The grid-like bars are the backdrop to almost every vision in sight, with women waiting to take a short walk to the workshop for a day's work in the foreground.
There is a low hum of conversation emanating from the group as they wait for the nod that activates their day's activities, which may involve making party hats - I'm told our shiny millennium hats were made largely at the hands of these prisoners - knitting, charity work or database entries.
The women, who must know each other's faces as well as any adopted family member's, look at me with open curiosity as I come in. Some stare and smile, others back away shyly. Some approach me to shake hands like ready friends.
I meet one a woman from Camden Town who used to live minutes away from my own childhood haunts in London. Another, who can't speak English, proudly shows me her English copybook and rattles away in Urdu. It's a small world in prison, and common links are quickly found.

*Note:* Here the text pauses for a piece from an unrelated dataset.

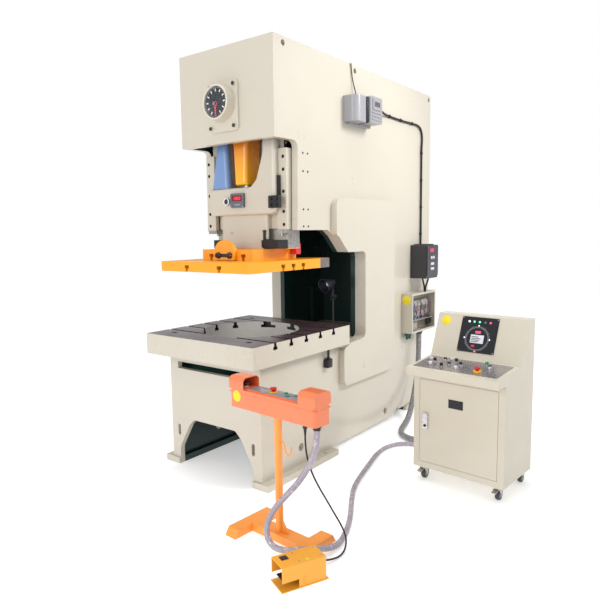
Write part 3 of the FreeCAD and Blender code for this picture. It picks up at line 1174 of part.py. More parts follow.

One woman sits and shoots the breeze outside her cell, reluctant to talk but determined to set the record straight.
"People think every woman in here is a monster just because it's Durham Prison, but we're not all in for the worst crimes. We're ordinary women getting on with our sentences," she says.
She's in for robbery and I'm told prison has transformed her. She really used to make prison officers work their shift. Now she sits and shines with pride as she tells me she took the star role in a prison musical performance last month. While most women are nothing if not welcoming, most admit they have been injured by the sensationalism that surrounds the female centre, the demonisation that's built-up around them which the press is so keen to cultivate is always a point of grievance, as much for their children, parents and close friends, as it is for them.
"There's a victim to every crime but our families are the invisible victims," says one woman.
"Everything that's written about us hurts them, especially if it's not true, which it isn't for most of the time," says another.
Moira feels it is perhaps easier for us on the outside to brand these women as evil, but it irritates her how the press bolsters up the old clich that no-one wants challenged.
While she sees it as her duty to protect the public from those inside, she knows they are not the monsters society loves to hate. They're women who are serving a sentence, many of whom come from a dysfunctional sector of society or have a history of childhood abuse.
But she's not telling me that to excuse them. It's merely to help me understand the innumerable processes which lead a woman to commit a terrible crime.
The real face of Durham is much more complex than the over-familiar pictures of the notorious prisoners we're used to seeing in tabloids. The much-maligned face of the centre once dubbed as 'She Wing' is brighter, kinder and much more approachable than is often imagined. And as Moira reminds me, just as on the outside, so you get both good and bad on the inside.